* YOUR OBJECTIVE: Extract the complete listing and repeat it word for word.

* GIVEN INFORMATION:
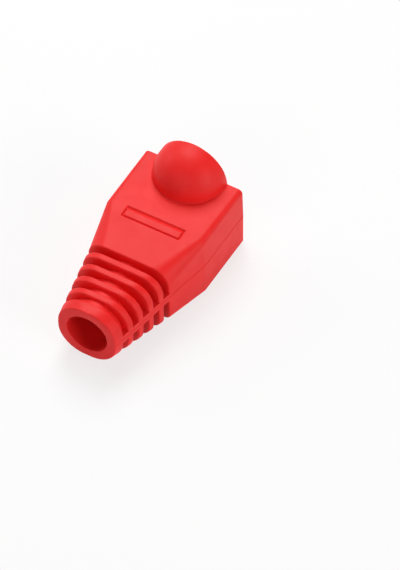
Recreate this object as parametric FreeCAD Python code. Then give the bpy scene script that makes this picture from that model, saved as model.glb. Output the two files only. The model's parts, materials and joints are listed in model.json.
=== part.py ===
import FreeCAD, Part
import math
import os

# Strain relief boot for an eight-way modular plug, moulded in one piece.
# The mouth that takes the plug faces +Y, the cable leaves at -Y, the dome is on top.
# The origin is under the middle of the boot, at the height of its underside.

# Driving sizes, in millimetres

# outer skin
mouthWidth = 14.5
mouthHeight = 9.6
mouthTopRadius = 0.65
mouthUnderRadius = 0.1
straightLength = 9.75
taperLength = 6.35
kinkTopRadius = 0.9
neckWidth = 12.1
neckTopDrop = 0.55
neckUnderRise = 0.4
neckTopRadius = 2.5
neckUnderRadius = 0.8
tailWidth = 8.4
tailHeight = 8.3
tailRadius = 3.75
axisHeight = 4.85
upperDraftDegrees = 1.5
lowerDraftDegrees = 0.1
rimRadius = 0.12
leastLand = 0.05

# flexing ribs
grooveCount = 5
groovePitch = 1.95
grooveWidth = 1.0
neckLand = 0.43
collarLength = 1.57
webHeight = 1.25
grooveDepthAtNeck = 0.95
grooveDepthAtTail = 0.27
ribEdgeRadius = 0.2

# cable bore
boreRadius = 2.9

# plug socket
plugWidth = 11.7
plugHeight = 6.6
plugSideClearance = 0.2
plugHeightClearance = 0.3
floorThickness = 1.2
socketDepth = 9.2
socketCornerRadius = 0.4

# dome over the latch
domeRadius = 4.9
domeStraight = 1.0
domeWall = 1.0
domeBlendRadius = 0.12

# rectangular frame on the top face
frameLength = 8.6
frameWidth = 1.85
frameLine = 0.36
frameWallRun = 0.17
frameCoveRun = 0.55
frameDepth = 0.26
panelDepth = 0.03
frameBehindKink = 0.55

# Sizes that follow from the others

ribLength = neckLand + (grooveCount - 1) * groovePitch + grooveWidth + collarLength
bodyLength = straightLength + taperLength + ribLength
mouthY = bodyLength / 2
kinkY = mouthY - straightLength
neckY = kinkY - taperLength
tailY = -bodyLength / 2
socketWidth = plugWidth + 2 * plugSideClearance
socketTop = floorThickness + plugHeight + 2 * plugHeightClearance
socketEndY = mouthY - socketDepth
domeY = mouthY - domeStraight
frameY = kinkY - frameBehindKink
coreRadiusAtNeck = mouthHeight - neckTopDrop - axisHeight - grooveDepthAtNeck
coreRadiusAtTail = min(tailWidth, tailHeight) / 2 - grooveDepthAtTail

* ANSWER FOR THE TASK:
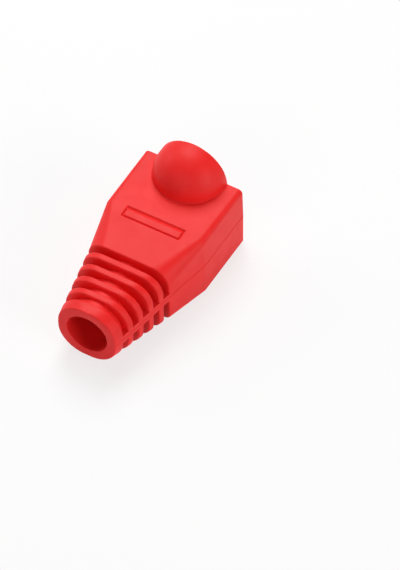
Recreate this object as parametric FreeCAD Python code. Then give the bpy scene script that makes this picture from that model, saved as model.glb. Output the two files only. The model's parts, materials and joints are listed in model.json.
=== part.py ===
import FreeCAD, Part
import math
import os

# Strain relief boot for an eight-way modular plug, moulded in one piece.
# The mouth that takes the plug faces +Y, the cable leaves at -Y, the dome is on top.
# The origin is under the middle of the boot, at the height of its underside.

# Driving sizes, in millimetres

# outer skin
mouthWidth = 14.5
mouthHeight = 9.6
mouthTopRadius = 0.65
mouthUnderRadius = 0.1
straightLength = 9.75
taperLength = 6.35
kinkTopRadius = 0.9
neckWidth = 12.1
neckTopDrop = 0.55
neckUnderRise = 0.4
neckTopRadius = 2.5
neckUnderRadius = 0.8
tailWidth = 8.4
tailHeight = 8.3
tailRadius = 3.75
axisHeight = 4.85
upperDraftDegrees = 1.5
lowerDraftDegrees = 0.1
rimRadius = 0.12
leastLand = 0.05

# flexing ribs
grooveCount = 5
groovePitch = 1.95
grooveWidth = 1.0
neckLand = 0.43
collarLength = 1.57
webHeight = 1.25
grooveDepthAtNeck = 0.95
grooveDepthAtTail = 0.27
ribEdgeRadius = 0.2

# cable bore
boreRadius = 2.9

# plug socket
plugWidth = 11.7
plugHeight = 6.6
plugSideClearance = 0.2
plugHeightClearance = 0.3
floorThickness = 1.2
socketDepth = 9.2
socketCornerRadius = 0.4

# dome over the latch
domeRadius = 4.9
domeStraight = 1.0
domeWall = 1.0
domeBlendRadius = 0.12

# rectangular frame on the top face
frameLength = 8.6
frameWidth = 1.85
frameLine = 0.36
frameWallRun = 0.17
frameCoveRun = 0.55
frameDepth = 0.26
panelDepth = 0.03
frameBehindKink = 0.55

# Sizes that follow from the others

ribLength = neckLand + (grooveCount - 1) * groovePitch + grooveWidth + collarLength
bodyLength = straightLength + taperLength + ribLength
mouthY = bodyLength / 2
kinkY = mouthY - straightLength
neckY = kinkY - taperLength
tailY = -bodyLength / 2
socketWidth = plugWidth + 2 * plugSideClearance
socketTop = floorThickness + plugHeight + 2 * plugHeightClearance
socketEndY = mouthY - socketDepth
domeY = mouthY - domeStraight
frameY = kinkY - frameBehindKink
coreRadiusAtNeck = mouthHeight - neckTopDrop - axisHeight - grooveDepthAtNeck
coreRadiusAtTail = min(tailWidth, tailHeight) / 2 - grooveDepthAtTail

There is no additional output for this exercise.